A quick check of the internet and it was go time. I had some nice ’00’ rated pasta flour and picked up some prawns and few fresh herbs, and it was all good to go.

So… Ingredients:

* Beetroot Slices (Or fresh if you’re not inclined to use anything that comes in a can)
* Pasta flour
* 2 Eggs
* King Prawns – Shelled, Deveined
* Cream
* White wine
* Cheese (Anthony used Gorgonzola, I substituted Peccorino)
* Basil
* Cracked Pepper
* Red Onion

The directions are pretty simple. If you like, you can go and look up some websites that tell you how to make fresh pasta, I won’t be offended… My procedure is pretty simple, so you may want some other options.

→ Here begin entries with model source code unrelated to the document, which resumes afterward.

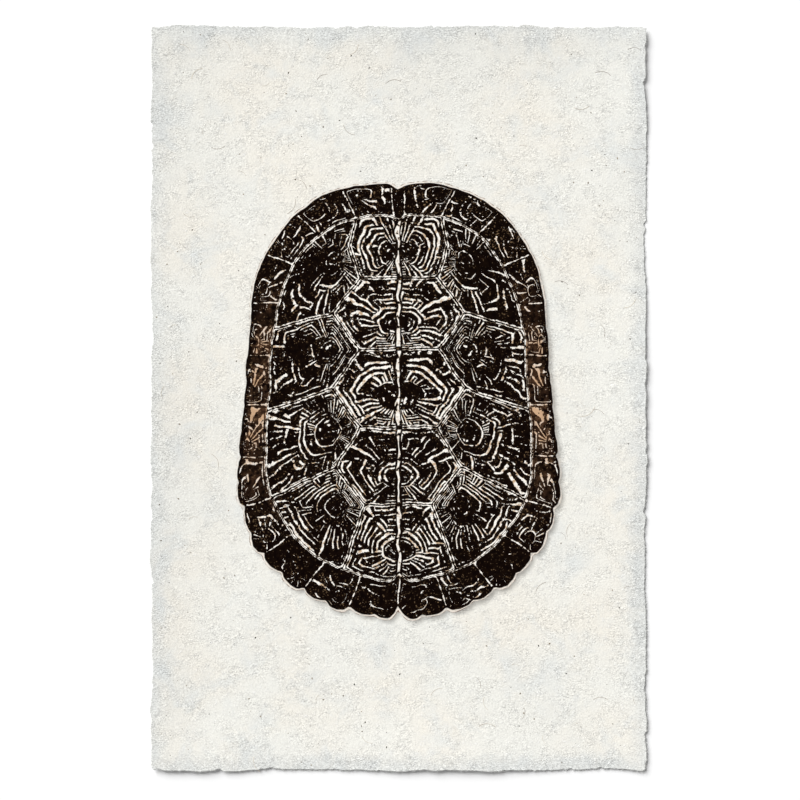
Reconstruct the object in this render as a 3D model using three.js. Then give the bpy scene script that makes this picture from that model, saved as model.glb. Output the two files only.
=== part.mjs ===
// A sheet of handmade cotton rag paper, 20 by 30 inches, that carries a printed picture of a turtle shell.
// The picture is ink only, so the solid is the bare sheet: one piece, as it left the paper maker's mould.
// It lies face up on a table, with +X to the picture's right, +Y to its top and +Z out of the printed face.
// The origin is on the table, under the middle of the sheet.
import * as THREE from "three";

// Driving dimensions, in millimetres
const MOULD_WIDTH = 504.6;
const MOULD_LENGTH = 759.2;
const CORNER_RADIUS = 4;
const THICKNESS = 0.6;
const EDGE_THICKNESS = 0.24;
const FEATHER_WIDTH = 14; // how far in from the edge the pulp thins out
const CURL_REACH = 110; // how far in from the edge the sheet lifts off the table
const CURL_HEIGHT = 2.4; // how high the edge stands on average
const CORNER_BLEND = 40; // how softly the lift of two edges joins at a corner

// The deckle edge wanders in and out: waves round the whole edge, the height and start of each
const DECKLE_WAVES = [
  { count: 9, height: 0.55, start: 0.4 },
  { count: 17, height: 0.5, start: 2.1 },
  { count: 31, height: 0.42, start: 4.4 },
  { count: 53, height: 0.32, start: 1.2 },
  { count: 89, height: 0.26, start: 5.3 },
];

// The lifted edge is cockled: waves that cross the sheet, with how long each is along X and along Y
const COCKLE_WAVES = [
  { alongX: 1 / 310, alongY: 0, height: 0.8, start: 0.6 },
  { alongX: 0, alongY: 1 / 420, height: 0.9, start: 2.2 },
  { alongX: 1 / 260, alongY: 1 / 330, height: 0.6, start: 1.0 },
];

// Where the mesh has its rings of points, measured in from the edge
const RING_INSETS = [0, 2.5, 7, 14, 30, 55, 84, 122];
const POINTS_ACROSS = 44;
const POINTS_ALONG = 66;
const POINTS_IN_CORNER = 4;
const CORNER_GROWTH = 0.55; // how much rounder a ring's corner gets for each millimetre further in
const PANEL_HALF_WIDTH = 80; // a plain rectangle in the middle of both faces, where the sheet lies flat
const PANEL_HALF_LENGTH = 180;

const wave = (turns, { height, start }) => height * Math.sin(2 * Math.PI * turns + start);

// How far in from the straight edges a point is. Near a corner the two distances melt into one.
function distanceIn(x, y) {
  const fromSide = MOULD_WIDTH / 2 - Math.abs(x);
  const fromEnd = MOULD_LENGTH / 2 - Math.abs(y);
  const blend = Math.max(CORNER_BLEND - Math.abs(fromSide - fromEnd), 0) / CORNER_BLEND;
  return Math.min(fromSide, fromEnd) - (blend * blend * CORNER_BLEND) / 4;
}

// The height of the underside over the table
function undersideHeight(x, y) {
  const share = Math.max(1 - distanceIn(x, y) / CURL_REACH, 0);
  const cockle = COCKLE_WAVES.reduce((sum, w) => sum + wave(x * w.alongX + y * w.alongY, w), 0);
  return (CURL_HEIGHT + cockle) * share * share;
}

// The sheet's thickness a given way in from the edge
function thicknessAt(inset) {
  return THREE.MathUtils.lerp(
    EDGE_THICKNESS,
    THICKNESS,
    THREE.MathUtils.smoothstep(inset, 0, FEATHER_WIDTH),
  );
}

// The points of one ring: a rectangle with round corners, anticlockwise from the lower right side
function ringPoints(inset) {
  const halfWidth = MOULD_WIDTH / 2 - inset;
  const halfLength = MOULD_LENGTH / 2 - inset;
  const radius = CORNER_RADIUS + CORNER_GROWTH * inset;
  const corners = [
    { x: halfWidth - radius, y: halfLength - radius, turn: 0, straight: POINTS_ALONG },
    { x: radius - halfWidth, y: halfLength - radius, turn: 0.5 * Math.PI, straight: POINTS_ACROSS },
    { x: radius - halfWidth, y: radius - halfLength, turn: Math.PI, straight: POINTS_ALONG },
    { x: halfWidth - radius, y: radius - halfLength, turn: 1.5 * Math.PI, straight: POINTS_ACROSS },
  ];
  const points = [];
  corners.forEach((corner, k) => {
    const before = corners[(k + 3) % 4];
    const outward = new THREE.Vector2(Math.cos(corner.turn), Math.sin(corner.turn));
    const from = new THREE.Vector2(before.x, before.y).addScaledVector(outward, radius);
    const to = new THREE.Vector2(corner.x, corner.y).addScaledVector(outward, radius);
    for (let i = 0; i < corner.straight; i++) {
      points.push(from.clone().lerp(to, i / corner.straight));
    }
    for (let i = 0; i < POINTS_IN_CORNER; i++) {
      const angle = corner.turn + (0.5 * Math.PI * i) / POINTS_IN_CORNER;
      const around = new THREE.Vector2(Math.cos(angle), Math.sin(angle));
      points.push(around.multiplyScalar(radius).add(corner));
    }
  });
  return points;
}

// The outermost ring wanders by the deckle waves, and the wander dies away over the feathered edge
function deckledRing(inset) {
  const points = ringPoints(inset);
  const share = 1 - THREE.MathUtils.smoothstep(inset, 0, FEATHER_WIDTH);
  return points.map((point, i) => {
    const before = points[(i + points.length - 1) % points.length];
    const after = points[(i + 1) % points.length];
    const outward = new THREE.Vector2(after.y - before.y, before.x - after.x).normalize();
    const wander = DECKLE_WAVES.reduce((sum, w) => sum + wave((w.count * i) / points.length, w), 0);
    return point.clone().addScaledVector(outward, wander * share);
  });
}

// The closed sheet: printed face, back, and the thin edge between them
function sheetGeometry() {
  const rings = RING_INSETS.map((inset) => deckledRing(inset));
  const panel = [
    new THREE.Vector2(-PANEL_HALF_WIDTH, -PANEL_HALF_LENGTH),
    new THREE.Vector2(PANEL_HALF_WIDTH, -PANEL_HALF_LENGTH),
    new THREE.Vector2(PANEL_HALF_WIDTH, PANEL_HALF_LENGTH),
    new THREE.Vector2(-PANEL_HALF_WIDTH, PANEL_HALF_LENGTH),
  ];
  const ringSize = rings[0].length;
  const last = rings.length - 1;
  const positions = [];
  const triangles = [];

  // Adds the points of one face, ring by ring and then the panel, and returns how to find each of them
  const addFace = (lift) => {
    const first = positions.length / 3;
    rings.forEach((ring, k) => {
      for (const { x, y } of ring) {
        positions.push(x, y, undersideHeight(x, y) + lift * thicknessAt(RING_INSETS[k]));
      }
    });
    for (const { x, y } of panel) {
      positions.push(x, y, lift * THICKNESS);
    }
    return {
      onRing: (ring, place) => first + ring * ringSize + (place % ringSize),
      inFlat: (place) => first + last * ringSize + place,
    };
  };
  const top = addFace(1);
  const back = addFace(0);

  // One triangle of the printed face, and its twin on the back, which is wound the other way
  const addBoth = (pick, a, b, c) => {
    triangles.push(pick(top, a), pick(top, b), pick(top, c));
    triangles.push(pick(back, a), pick(back, c), pick(back, b));
  };
  const onRings = (face, [ring, place]) => face.onRing(ring, place);
  for (let i = 0; i < ringSize; i++) {
    for (let k = 0; k < last; k++) {
      addBoth(onRings, [k, i], [k, i + 1], [k + 1, i + 1]);
      addBoth(onRings, [k, i], [k + 1, i + 1], [k + 1, i]);
    }
    triangles.push(back.onRing(0, i), back.onRing(0, i + 1), top.onRing(0, i + 1));
    triangles.push(back.onRing(0, i), top.onRing(0, i + 1), top.onRing(0, i));
  }

  // Inside the last ring both faces are flat, so few triangles close them
  const inFlat = (face, place) => face.inFlat(place);
  for (const [a, b, c] of THREE.ShapeUtils.triangulateShape(rings[last], [panel])) {
    addBoth(inFlat, a, b, c);
  }
  addBoth(inFlat, ringSize, ringSize + 1, ringSize + 2);
  addBoth(inFlat, ringSize, ringSize + 2, ringSize + 3);

  const geometry = new THREE.BufferGeometry();
  geometry.setAttribute("position", new THREE.Float32BufferAttribute(positions, 3));
  geometry.setIndex(triangles);
  geometry.computeBoundingBox();
  const middle = geometry.boundingBox.getCenter(new THREE.Vector3());
  geometry.translate(-middle.x, -middle.y, -geometry.boundingBox.min.z);
  geometry.computeVertexNormals();
  return geometry;
}

const handmadePaper = new THREE.MeshStandardMaterial({ color: "#ecebe3", roughness: 0.95, metalness: 0 });
const sheet = new THREE.Mesh(sheetGeometry(), handmadePaper);
sheet.name = "paper_sheet";

const print = new THREE.Group();
print.add(sheet);

export default print;
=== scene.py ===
# %% [markdown]
# # A print of a turtle shell on handmade paper
#
# The object is one sheet of cotton rag paper, about 508 by 762 mm, with a picture of a turtle's upper shell
# printed in dark ink. Three things make it look real: the feathered deckle edge, the tooth and specks of
# the paper, and ink that sits in that tooth. This notebook makes them in that order, round the frame that
# the CAD model gives.

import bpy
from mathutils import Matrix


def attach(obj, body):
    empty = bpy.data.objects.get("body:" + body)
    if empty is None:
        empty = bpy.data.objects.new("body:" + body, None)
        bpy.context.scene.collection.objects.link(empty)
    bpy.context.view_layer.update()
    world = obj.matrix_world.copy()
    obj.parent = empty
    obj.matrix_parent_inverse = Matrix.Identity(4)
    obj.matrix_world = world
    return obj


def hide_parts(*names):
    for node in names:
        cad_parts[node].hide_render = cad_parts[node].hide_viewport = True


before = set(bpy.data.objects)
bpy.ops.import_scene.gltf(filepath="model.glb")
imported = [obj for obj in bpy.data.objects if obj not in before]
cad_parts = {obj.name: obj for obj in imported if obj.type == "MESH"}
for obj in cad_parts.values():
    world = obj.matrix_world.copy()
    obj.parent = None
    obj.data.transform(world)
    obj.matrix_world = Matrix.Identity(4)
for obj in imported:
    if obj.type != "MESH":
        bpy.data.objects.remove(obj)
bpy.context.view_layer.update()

# %% Modules and units
import math

import bpy
import numpy as np
from mathutils import Vector, noise
from mathutils.geometry import delaunay_2d_cdt

MM = 0.001  # the sheet is worked out in millimetres, and the scene is in metres

# %% [markdown]
# ## The camera
#
# The photograph looks straight down on the sheet, with no lens tilt: opposite edges are parallel. A pixel
# of the photograph is 1.022 mm on the paper, so its 800 pixels are 818 mm across. A long lens from nearly
# two metres keeps the lifted edges from leaning. The sheet lies a little left of and above the middle of
# the picture.

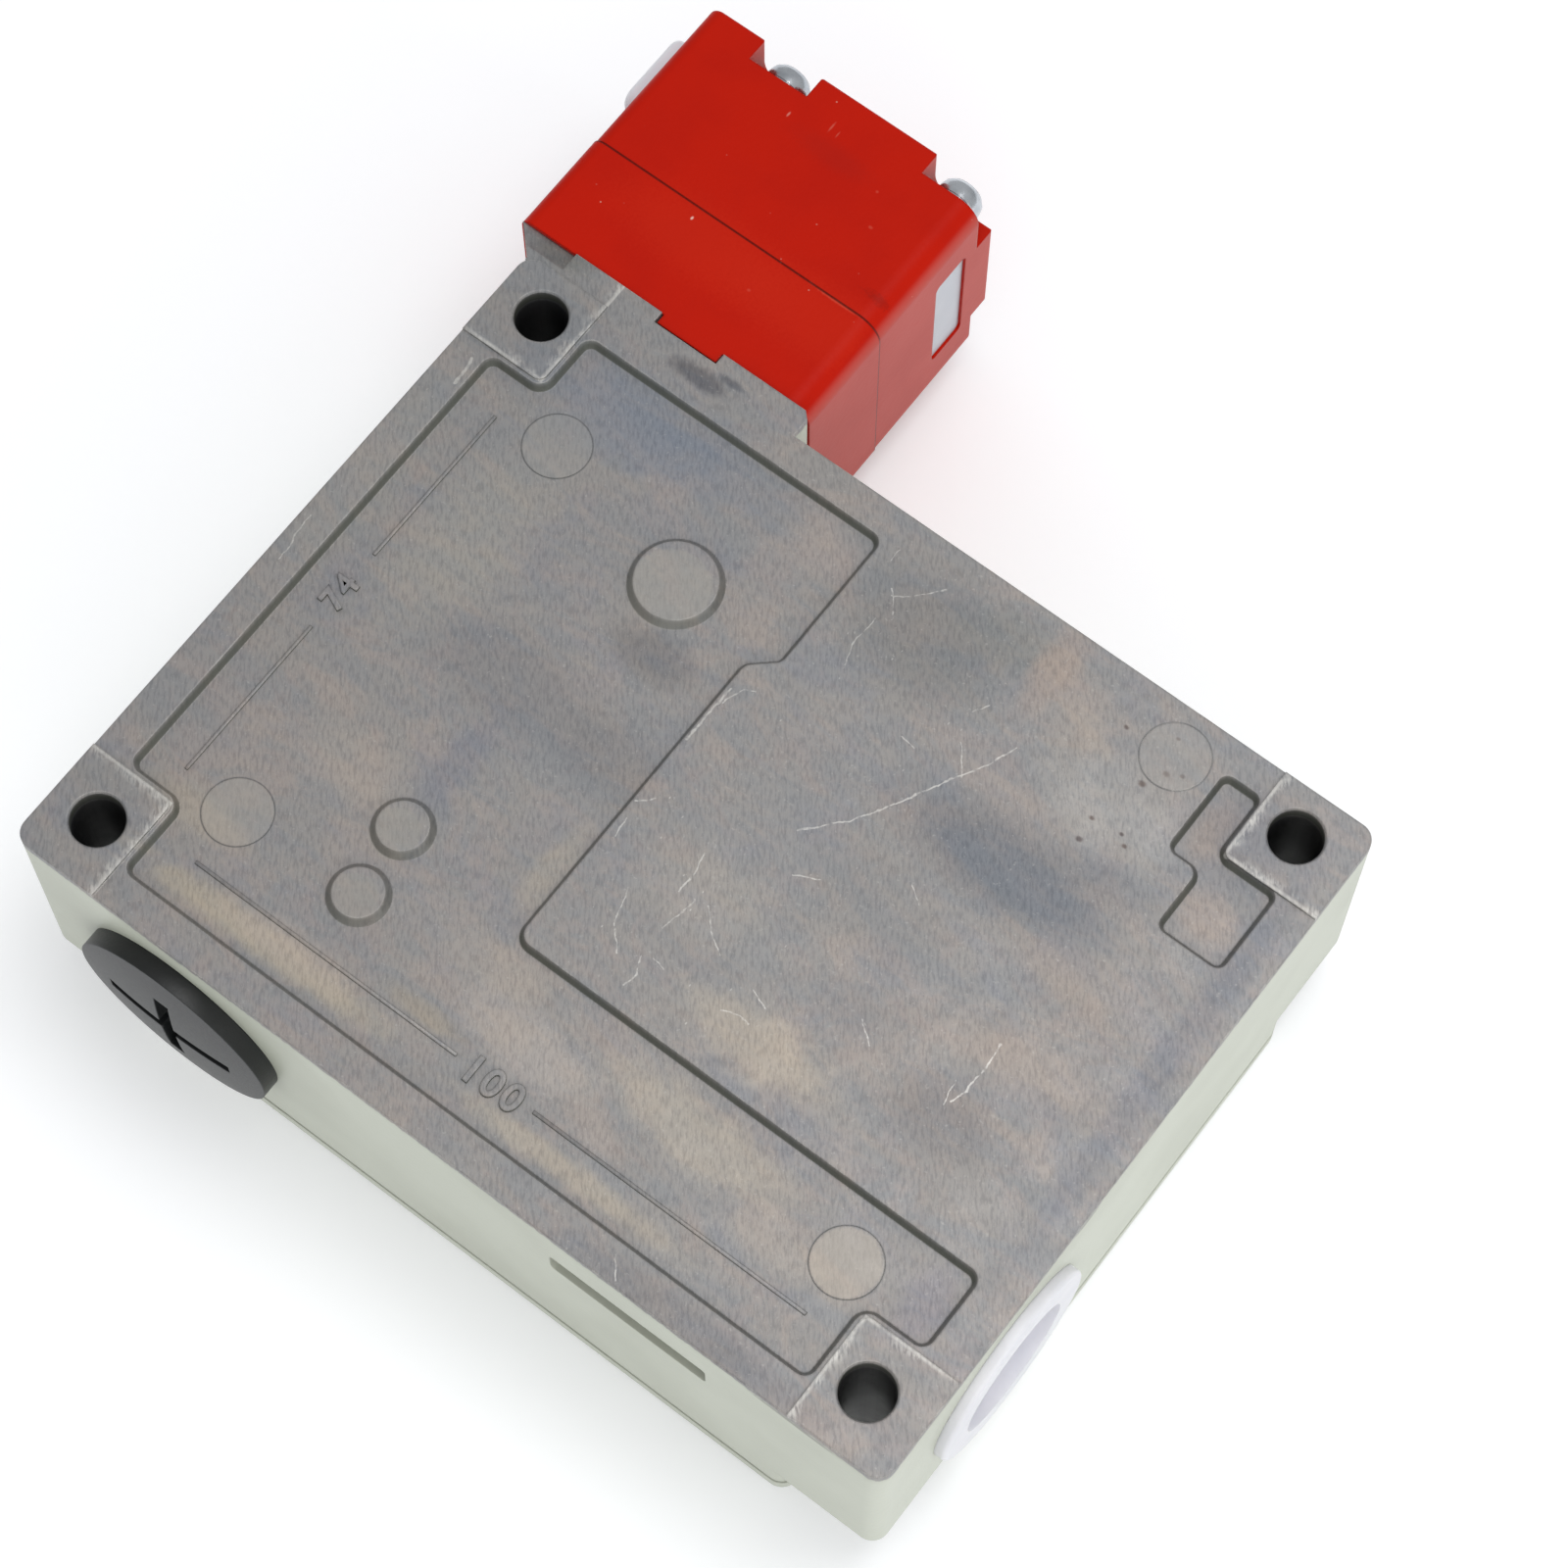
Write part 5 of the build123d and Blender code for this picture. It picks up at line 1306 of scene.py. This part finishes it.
@dataclass
class Studio:
    """Pale floor, soft light and the camera at the photograph's angle."""

    floor_z: float = -37.2
    floor_size: float = 6000.0
    lens: float = 101.343
    eye: Point = (107.296, -127.337, 426.631)
    right: Point = (0.795339, 0.606161, 0.002167)
    up: Point = (-0.563178, 0.737610, 0.372508)
    back: Point = (0.224201, -0.297491, 0.928026)
    world_strength: float = 0.55
    floor_glow: float = 0.24

    def build(self) -> None:
        """Make the floor, the world, the lamps and the camera."""
        self.floor()
        self.world()
        self.lamp("overhead", (120.0, 160.0, 760.0), 380.0, 2.25, (1.0, 1.0, 1.0, 1.0))
        self.lamp("front_fill", (300.0, -600.0, 420.0), 600.0, 1.3, (1.0, 0.99, 0.97, 1.0))
        self.lamp("right_fill", (660.0, -40.0, 260.0), 500.0, 0.95, (1.0, 1.0, 0.99, 1.0))
        self.camera()

    def floor(self) -> None:
        """Pale floor that shows white and keeps the shadow."""
        part = bmesh.new()
        bmesh.ops.create_grid(part, x_segments=4, y_segments=4, size=self.floor_size / 2 * MM,
                              matrix=Matrix.Translation((0, 0, self.floor_z * MM)))
        data = bpy.data.meshes.new("studio_floor")
        part.to_mesh(data)
        part.free()
        made = bpy.data.objects.new("studio_floor", data)
        bpy.context.scene.collection.objects.link(made)
        graph = Graph("floor_paper")
        paper = graph.node("ShaderNodeBsdfDiffuse", {}, {"Color": (0.86, 0.87, 0.89, 1.0)})
        glow = graph.node("ShaderNodeEmission", {}, {"Color": (1.0, 1.0, 1.0, 1.0),
                                                     "Strength": self.floor_glow})
        path = graph.node("ShaderNodeLightPath", {}, {})
        seen = Wire(graph, path.outputs["Is Camera Ray"])
        for name in ("Is Glossy Ray", "Is Transmission Ray"):
            seen = seen.most(Wire(graph, path.outputs[name]))
        lifted = graph.node("ShaderNodeAddShader", {}, {
            0: Wire(graph, paper.outputs[0]), 1: Wire(graph, glow.outputs[0])})
        mix = graph.node("ShaderNodeMixShader", {}, {
            0: seen, 1: Wire(graph, paper.outputs[0]), 2: Wire(graph, lifted.outputs[0])})
        graph.node("ShaderNodeOutputMaterial", {}, {"Surface": Wire(graph, mix.outputs[0])})
        data.materials.append(graph.material)

    def world(self) -> None:
        """Even pale light from all round, white where it is seen."""
        world = bpy.data.worlds.new("studio_world")
        bpy.context.scene.world = world
        world.use_nodes = True
        tree = world.node_tree
        tree.nodes.clear()
        light = tree.nodes.new("ShaderNodeBackground")
        light.inputs[0].default_value = (0.98, 0.99, 1.0, 1.0)
        light.inputs[1].default_value = self.world_strength
        white = tree.nodes.new("ShaderNodeBackground")
        white.inputs[0].default_value = (1.0, 1.0, 1.0, 1.0)
        white.inputs[1].default_value = 1.0
        path = tree.nodes.new("ShaderNodeLightPath")
        mix = tree.nodes.new("ShaderNodeMixShader")
        out = tree.nodes.new("ShaderNodeOutputWorld")
        tree.links.new(path.outputs["Is Camera Ray"], mix.inputs[0])
        tree.links.new(light.outputs[0], mix.inputs[1])
        tree.links.new(white.outputs[0], mix.inputs[2])
        tree.links.new(mix.outputs[0], out.inputs[0])

    def lamp(self, name: str, place: Point, size: float, power: float, colour: Colour) -> None:
        """Add a large square lamp that looks at the object.

        Args:
            name: Its name.
            place: Its place in millimetres.
            size: Its side in millimetres.
            power: Its strength in watts.
            colour: Its colour.
        """
        data = bpy.data.lights.new(name, "AREA")
        data.shape = "SQUARE"
        data.size = size * MM
        data.energy = power
        data.color = colour[:3]
        made = bpy.data.objects.new(name, data)
        made.location = Vector(place) * MM
        made.rotation_euler = (-Vector(place)).to_track_quat("-Z", "Y").to_euler()
        bpy.context.scene.collection.objects.link(made)

    def camera(self) -> None:
        """Add the camera at the photograph's viewing angle."""
        data = bpy.data.cameras.new("camera")
        data.lens = self.lens
        data.sensor_width = 36.0
        data.clip_start, data.clip_end = 0.01, 50.0
        made = bpy.data.objects.new("camera", data)
        turn = Matrix((self.right, self.up, self.back)).transposed().to_4x4()
        made.matrix_world = Matrix.Translation(Vector(self.eye) * MM) @ turn
        bpy.context.scene.collection.objects.link(made)
        bpy.context.scene.camera = made


def cad_sets() -> list[CadSet]:
    """The sub-assemblies of the part with a finish for each node."""
    return [
        CadSet("housing and cover", {
            "rear_housing": CastHousing(), "cover_gasket": RUBBER, "front_cover": COVER_PAINT,
            "cover_screws": ZINC}),
        CadSet("entries", {
            "conduit_plug": BLACK, "plug_seal": RUBBER, "conduit_cap": MILKY}),
        CadSet("head", {
            "head_base": RED, "head_cap": RED, "head_seal": RUBBER, "head_washers": ZINC,
            "slot_plug": MILKY, "slot_insert": INSERT, "operating_cam": CAM_METAL,
            "cam_pin": PIN_METAL, "head_plunger": PIN_METAL, "plunger_spring": SPRING_METAL}),
        CadSet("contact block", {
            "contact_slider": IVORY, "moving_contacts": BRASS, "switch_block": DARK,
            "fixed_contacts": BRASS, "contact_screws": ZINC, "block_screws": ZINC}),
        CadSet("lock", {
            "solenoid_frame": YOKE_METAL, "solenoid_bobbin": IVORY, "solenoid_coil": Winding(),
            "pole_piece": YOKE_METAL, "yoke_screws": ZINC, "solenoid_core": PIN_METAL,
            "core_spring": SPRING_METAL, "lock_plate": YOKE_METAL}),
        CadSet("wiring", {
            "terminal_block": DARK, "terminal_clamps": ZINC, "terminal_screws": ZINC,
            "row_screws": ZINC, "ground_screw": BRASS}),
    ]


def main() -> None:
    """Build and dress every sub-assembly, then set the studio."""
    logging.basicConfig(level=logging.INFO, format="%(message)s")
    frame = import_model()
    shared: dict[Finish, bpy.types.Material] = {}
    for group in cad_sets():
        group.dress(frame, shared)
    CastMarks().build(shared[CastHousing()])
    HeadScrews().build(shared[ZINC])
    LiveSprings().build(frame, shared[SPRING_METAL])
    Studio().build()
    scene = bpy.context.scene
    scene.view_settings.view_transform = "Standard"
    LOG.info("sizes written")


if __name__ == "__main__":
    main()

Basically take the pasta flour and make a mound out of it, make a hole in the middle and crack the eggs into it. Slowly work the eggs into the flour and when they’re completely worked in, add the beetroot. In my case, I blended the beetroot slices into a puree, which turned into a dark purple viscous concoction. Seeing as it has a lot of liquid in it, you won’t need any more water to get the dough to the right consistency. So at this point I started slowly adding the beetroot puree to my pasta dough, mixing it in slowly to take up all the flour. This was a pretty slow process as the puree was a lot wetter than I thought it would be, so I kept having to add flour to get it back to a nice firm springy level.


Once it feels right start kneading the ball to get some elasticity into the dough. Add more flour to the sticky patches as necessary. Then once you’re happy with how it feels, roll it out flat and work it through your pasta roller and cutter… No pasta maker I hear you say ?? Then just roll it as flat as you can with a rolling pin, or bottle, or vaguely cylindrical shaped object and then use a knife to slice strips off for fettucini.

And thats the pasta done.

For the sauce I fried the onion and garlic in olive oil until it was soft, then added white wine, let it reduce, added cream, let that reduce, added the prawns (which need no time at all to cook), added the peccorino, added the basil and some cracked pepper and let it all simmer away nicely for a few minutes.

Then cook the pasta (which also takes no time at all for fresh pasta) in salted water, plate it up, and cover with the sauce.

Then you can optionally fumble around for a few minutes trying to take a photo of it, and rave to your girlfriend/wife/significant other/pet at how well it turned out… as I did, or you can just eat it and let the creamy goodness work its magic.